A novel MEMS triboelectric energy harvester and sensor with a high vibrational operating frequency and wide bandwidth fabricated using UV-LIGA technique

Abstract

A novel triboelectric energy harvesting (TEH) and sensing system scaled down to microelectromechanical systems (MEMS) size is presented. The design is structurally optimized for harvesting the highest average power and power density while ensuring the structural robustness. Unlike traditional triboelectric energy harvesters, this design results in a high operating frequency with a wide bandwidth.

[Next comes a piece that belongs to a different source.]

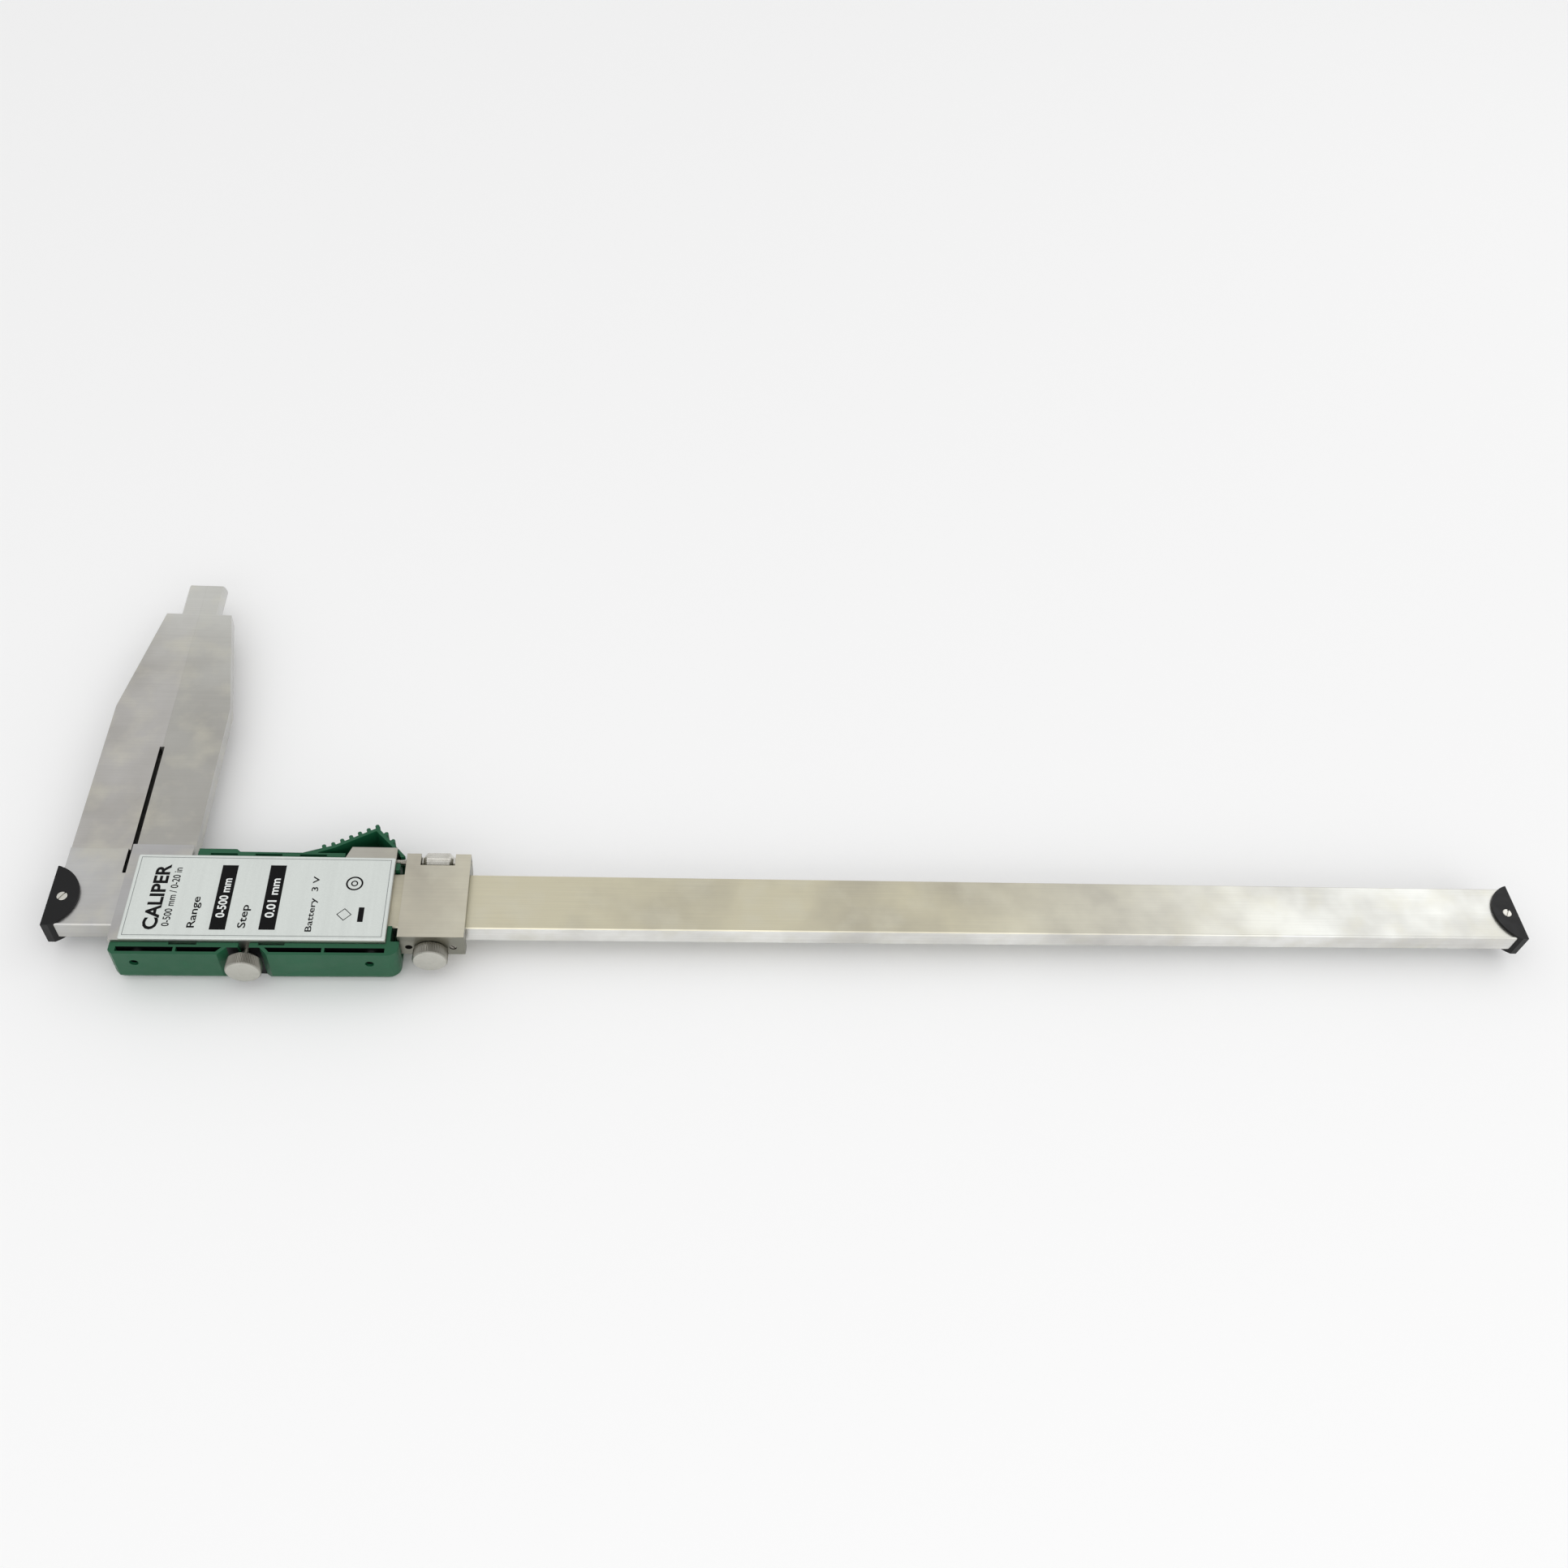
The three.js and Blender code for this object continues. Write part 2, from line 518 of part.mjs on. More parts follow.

Adoption of MEMS fabrication techniques including the use of spin-coated Teflon AF rather than a Teflon sheet, adaptation of UV-LIGA (Ultra-Violet Lithographie, Galvanoformung, Abformung) with modifications and implementation of a thick polyimide sacrificial layer make the fabrication process unique. If excited by ±9.33 g external vibration with a frequency of 1.15 kHz, the TEH can generate 0.179 μW average power and 0.597 μW peak power at an optimum resistive load of 256 kΩ. The peak surface power density, volumetric power density and acceleration-normalized volumetric power density reach 3.98 μWcm−2, 2.64 mWcm-3 and 30.3 μWcm-3/g2, respectively. While the surface power density of the presented TEH is moderate, the volumetric power density and acceleration-normalized volumetric power density are quite competitive among the state-of-the-art designs. The TEH also demonstrates a wide operating frequency bandwidth of 920 Hz. If operated as an accelerometer, the device shows a linear sensitivity of 43 mV/g. Although the simulation predicts the optimum operating frequency and load resistance of the system to be at 800 Hz and 10 MΩ, respectively, the experimental results demonstrate these values to be at 1150 Hz and 256 KΩ. A few fabrication anomalies, most notably the notching in the Teflon layer and bowing of the proof-mass, are responsible for this deviation. In addition, a distortion is observed in the simulated output voltage profile which is not present in the experimental output voltage profile due to the presence of the parasitic capacitance in the experimental circuit. The aforementioned triboelectric energy harvester can have specific applications in the sensor and actuator systems in the aircraft industry as well as in the automobile industry, micro-robotic systems, prosthetic systems, and sensor nodes in the internet of things (IoT) due to its operating frequency and bandwidth range.